JR: We actually prefer to do it that way because our...the point of this project is not only the process of getting there; it's important that we enjoy the process, that it's something where we can experiment and feel free and bounce ideas off each other in real time. That can be just as important as the music itself in the end. Being in a band, or in a collaborative project, you don't necessarily do it for the end result; you do it for the work process.
When you were in the studio recording this, did you designate tasks to each other? Or did you both have really fluid roles?
JR: We never kind of started the day the same way. It was just, let's try this on this old synth. Maybe I had some kind of beat that I made the day before and Oli would just play something over it. You know – it was never the same completely.
OA: There were some general assignments. I play the piano, so usually that falls into my hands, but not to the extent where we gave each other certain roles in the project.
What's your favorite part of the work process?
JR: For me it's experimenting.
OA: Especially it was nice when we made the album that we had time to kind of do stuff that you wouldn't normally have time to do because some of it is kind of time-consuming. So having the time to experiment and do those crazy things...Those are my favorite things.
JR: Getting a crazy idea, where you have no idea if it will be good or not, then you have to spend like three hours executing it, and then that reward when you finally have it there and you listen back to it and it actually works? That's kind of rewarding.
I was thinking about the songs on the record, and it seems like the building blocks of the songs in a lot of ways are very simple. And I didn't know if that was something that was part of your aesthetic going into this, or not, or if you would even agree with that in the first place?
JR: It's quite simple – it's kind of loop-based in a way but then we make it atmospheric and bigger in a way.
OA: It's not something that we decide.
Janus Rasmussen: No definitely not...
OA: It's just sort of the result of how we work, and the tools that we use to create music have probably a lot to say about how it ends up sounding, rather than some executive decisions on our part.
Where did you get most of the song titles from?
OA: We had this idea, making them all [verbs] in this past tense. I don't know why. We just started doing it with one or two songs, then we felt like that could be a nice thing. So, in the end we started thinking about all the words that could be put in that tense, and then we had just kind of written them into the songs. We had this collection of 30 words, and just found which word could be assigned to which song. There's really not more to it than that. I know it looks like it's very well thought out, but it's not.

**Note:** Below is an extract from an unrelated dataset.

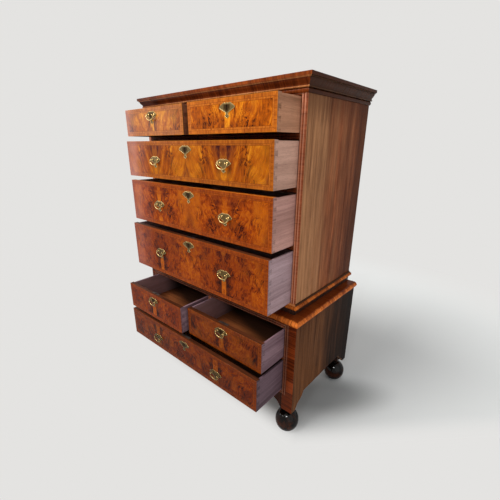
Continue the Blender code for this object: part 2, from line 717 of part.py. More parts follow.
def plate_outline():
    """Bat-wing plate with a waisted tail, as (x, z) about the middle of the post line."""
    right = [(0.0, 0.0180), (0.0035, 0.0150), (0.0075, 0.0150), (0.0110, 0.0168)]
    right += [(0.0180, 0.0160), (0.0250, 0.0120), (0.0300, 0.0100), (0.0350, 0.0062)]
    right += [(0.0410, 0.0010), (0.0345, -0.0022), (0.0290, -0.0060), (0.0230, -0.0072)]
    right += [(0.0190, -0.0120), (0.0130, -0.0145), (0.0080, -0.0185), (0.0060, -0.0225)]
    right += [(0.0095, -0.0270), (0.0110, -0.0300), (0.0060, -0.0330), (0.0, -0.0370)]
    left = [(-across, level) for across, level in reversed(right[1:-1])]
    return right + left


def plate_mesh():
    """The plate and its two drilled posts as one casting, made once and shared."""
    mesh = prism("bat_wing_plate", plate_outline(), "Y", -PLATE_THICKNESS, 0.0)
    plate = add_object("plate_pattern", mesh, None, None)
    back = -PLATE_THICKNESS + EMBED / 2
    axis = -PLATE_THICKNESS - POST_STANDOFF
    upright = Matrix.Rotation(math.radians(90), 4, "X")
    for side in (-1, 1):
        profile = [(POST_STEM_RADIUS * 1.4, -back), (POST_STEM_RADIUS, -back + 0.002)]
        profile.append((POST_STEM_RADIUS, -axis - POST_HEAD_RADIUS * 0.8))
        profile += arc_points((0.0, -axis), POST_HEAD_RADIUS, POST_HEAD_RADIUS, -30, 75, 4)
        profile[-1] = (profile[-1][0], -axis + POST_HEAD_RADIUS)
        post = turned("post", profile, 8)
        post.transform(Matrix.Translation((side * POST_SPACING / 2, 0.0, 0.0)) @ upright)
        combine(plate, post, "UNION")
        ends = (-2 * POST_HEAD_RADIUS, 2 * POST_HEAD_RADIUS)
        hole = turned("pin_hole", [(PIN_HOLE_RADIUS, end) for end in ends], 8)
        across = Matrix.Rotation(math.radians(90), 4, "Y")
        hole.transform(Matrix.Translation((side * POST_SPACING / 2, axis, 0.0)) @ across)
        combine(plate, hole, "DIFFERENCE")
    return baked_mesh(plate)


def baked_mesh(pattern):
    """Turn a pattern object and its modifiers into one plain mesh, and remove the helpers."""
    bpy.context.view_layer.update()
    graph = bpy.context.evaluated_depsgraph_get()
    mesh = bpy.data.meshes.new_from_object(pattern.evaluated_get(graph))
    for step in list(pattern.modifiers):
        bpy.data.objects.remove(step.object, do_unlink=True)
    bpy.data.objects.remove(pattern, do_unlink=True)
    return mesh


def bail_path():
    """Right half of the bail's centre line as (x, z, radius), from the pin's end down."""
    shoulder = POST_SPACING / 2 + POST_HEAD_RADIUS + PIN_SHOULDER_GAP
    outer = BAIL_WIDTH / 2 - BAIL_RADIUS
    corner = outer - shoulder
    path = [(POST_SPACING / 2 - PIN_REACH, 0.0, PIN_RADIUS), (shoulder, 0.0, PIN_RADIUS)]
    path.append((shoulder + 0.7 * corner, -0.3 * corner, BAIL_RADIUS))
    drop = BAIL_DROP - BAIL_MIDDLE_RADIUS - corner
    swell = BAIL_MIDDLE_RADIUS - BAIL_RADIUS
    for step in range(BAIL_STEPS):
        turn = math.pi / 2 * step / BAIL_STEPS
        radius = BAIL_RADIUS + swell * math.sin(turn) ** 2
        path.append((outer * math.cos(turn), -corner - drop * math.sin(turn), radius))
    return path


def bail_mesh():
    """Sweep a small round section along the bail, with its pins turned in at the top."""
    right = bail_path()
    left = [(-across, level, radius) for across, level, radius in reversed(right)]
    middle = (0.0, BAIL_MIDDLE_RADIUS - BAIL_DROP, BAIL_MIDDLE_RADIUS)
    path = right + [middle] + left
    shape = bmesh.new()
    rings = []
    for index, (across, level, radius) in enumerate(path):
        before = path[max(index - 1, 0)]
        after = path[min(index + 1, len(path) - 1)]
        along = Vector((after[0] - before[0], 0.0, after[1] - before[1])).normalized()
        outward = Vector((along.z, 0.0, -along.x))
        ring = []
        for step in range(BAIL_SIDES):
            turn = 2 * math.pi * (step + 0.5) / BAIL_SIDES
            offset = outward * math.cos(turn) * radius + Vector((0.0, math.sin(turn) * radius, 0.0))
            ring.append(shape.verts.new(Vector((across, 0.0, level)) + offset))
        rings.append(ring)
    for first, second in zip(rings, rings[1:]):
        for step in range(BAIL_SIDES):
            after = (step + 1) % BAIL_SIDES
            shape.faces.new((first[step], first[after], second[after], second[step]))
    shape.faces.new(rings[0])
    shape.faces.new(rings[-1])
    mesh = finish_mesh("bail", shape)
    mesh.shade_smooth()
    mesh.set_sharp_from_angle(angle=math.radians(60))
    return mesh


def drawer_specs():
    """Where each drawer stands in its case, and which handles it carries."""
    upper_half = UPPER_HALF - UPPER_STILE_WIDTH
    lower_half = LOWER_HALF - LOWER_STILE_WIDTH
    upper_inner = UPPER_DIVIDER_WIDTH / 2 + DRAWER_SIDE_CLEARANCE
    lower_inner = LOWER_DIVIDER_WIDTH / 2 + DRAWER_SIDE_CLEARANCE
    specs = []

    def add(name, plane, left, right, levels, handles):
        spec = {"name": name, "plane": plane, "left": left, "right": right}
        spec.update({"bottom": levels[0], "top": levels[1], "handles": handles})
        specs.append(spec)

    def pair(level):
        places = ((-LONG_HANDLE_REACH, "_left"), (LONG_HANDLE_REACH, "_right"))
        return [{"across": across, "level": level, "word": word} for across, word in places]

    def single(across, level):
        return [{"across": across, "level": level, "word": ""}]

    short = UPPER_LEVELS[-1]
    lock_level = short[1] - SHORT_LOCK_DROP
    middle = (upper_half + upper_inner) / 2
    add("top_left_drawer", 0.0, -upper_half, -upper_inner, short, single(-middle, lock_level))
    add("top_right_drawer", 0.0, upper_inner, upper_half, short, [])
    for number, levels in zip((3, 2, 1), UPPER_LEVELS):
        name = "upper_long_drawer_%d" % number
        add(name, 0.0, -upper_half, upper_half, levels, pair(sum(levels) / 2))

    short = (LOWER_SHORT_SILL, LOWER_SHORT_TOP)
    lock_level = short[1] - LOW_LOCK_DROP
    middle = (lower_half + lower_inner) / 2
    add("lower_left_drawer", LOWER_FRONT, -lower_half, -lower_inner, short, single(-middle, lock_level))
    add("lower_right_drawer", LOWER_FRONT, lower_inner, lower_half, short, single(middle, lock_level))
    levels = (LOWER_SILL, LOWER_LONG_TOP)
    level = sum(levels) / 2 - LOW_LONG_HANDLE_DROP
    add("bottom_drawer", LOWER_FRONT, -lower_half, lower_half, levels, pair(level))
    return specs


def build():
    clear_scene()
    walnut = make_material("walnut", (0.22, 0.09, 0.04), 0.35)
    burr = make_material("burr_walnut", (0.42, 0.16, 0.045), 0.25)
    crossband = make_material("crossbanded_walnut", (0.30, 0.11, 0.04), 0.30)
    oak = make_material("oak", (0.45, 0.33, 0.25), 0.65)
    pine = make_material("pine", (0.38, 0.25, 0.14), 0.75)
    ebonised = make_material("ebonised_wood", (0.02, 0.015, 0.012), 0.18)
    brass = make_material("brass", (0.68, 0.56, 0.32), 0.35, 1.0)

    root = add_empty("chest_origin", None, (0.0, CENTRE_SHIFT, 0.0))
    build_upper_case(root, walnut, crossband, pine)
    build_lower_case(root, walnut, crossband, pine)
    build_feet(root, ebonised)
    parts = {"plate": plate_mesh(), "bail": bail_mesh(), "brass": brass}
    for spec in drawer_specs():
        build_drawer(root, spec, burr, oak, parts)


build()
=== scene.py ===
"""Dresses a walnut chest-on-chest that stands with its drawers partly open.

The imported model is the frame. This file adds polished woods, fine mouldings, turned feet,
bat-wing brasses, locks and nails, and a pale studio with the camera. It is laid out as an
add-on, with one operator for each group of pieces, and is run as a script.
"""

import json
import math

import bmesh
import bpy
from bpy.props import FloatProperty, FloatVectorProperty, IntProperty, PointerProperty
from mathutils import Matrix, Vector
from mathutils.geometry import delaunay_2d_cdt


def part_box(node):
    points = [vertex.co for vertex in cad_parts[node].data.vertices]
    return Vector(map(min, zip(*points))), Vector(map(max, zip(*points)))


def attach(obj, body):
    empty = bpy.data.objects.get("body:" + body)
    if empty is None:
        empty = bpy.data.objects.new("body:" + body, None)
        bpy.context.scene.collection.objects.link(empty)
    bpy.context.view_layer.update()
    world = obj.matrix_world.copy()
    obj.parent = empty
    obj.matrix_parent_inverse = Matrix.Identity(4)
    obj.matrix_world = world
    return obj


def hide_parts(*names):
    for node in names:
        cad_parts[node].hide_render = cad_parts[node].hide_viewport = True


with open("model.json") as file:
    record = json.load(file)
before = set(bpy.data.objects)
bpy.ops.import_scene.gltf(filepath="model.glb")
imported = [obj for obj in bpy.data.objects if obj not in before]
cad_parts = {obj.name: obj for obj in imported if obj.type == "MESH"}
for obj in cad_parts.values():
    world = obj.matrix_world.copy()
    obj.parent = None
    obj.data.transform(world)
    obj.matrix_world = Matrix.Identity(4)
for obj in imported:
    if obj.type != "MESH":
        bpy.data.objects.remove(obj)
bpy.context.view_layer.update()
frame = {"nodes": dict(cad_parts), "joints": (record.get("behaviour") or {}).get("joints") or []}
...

What are your plans for videos for this album?
OA: So far the focus has been on the live visuals. We'll be working on those and see how they'll pan out before we start doing actual music videos. I don't know that this music necessarily needs a music video. The danger is that because the music kind of is, you could call it cinematic already, that when you add a video which has a lot of information in it, there could be an overload of information. So we kind of wanted to see how things develop and see if we stumble upon some ideas.
On the subject of music videos, earlier today I went on YouTube to see if there already were any Kiasmos music videos, and one of the first things I came across was that somebody had uploaded a song that was “Looped” being played for two and a half hours.
Olafur Arnalds:That's pretty funny.
Have you seen that?
JR: Yeah. I posted that on our Facebook page. Yeah, I didn't listen to it, shockingly enough. It's a good song, but...
OA: Yeah, it's a bit too much, maybe.
For both of you, what bands or artists in the techno and electronic genres have really influenced you? Or are your favorites. Either way.
JR: Some we used to listen to when we started to work together. At that time we listened to, I think it was, Jamie Jones, and something else...
OAs: More recent is Stimming. Quite a lot of Stimming, actually.
Have you played a show yet as Kiasmos?
OA: Yeah. Not very many, but a few. We're still kind of developing the live element. How we want to take it and where we want to go with it. We're still figuring that out.
Kiasmos is out now via Erased Tapes.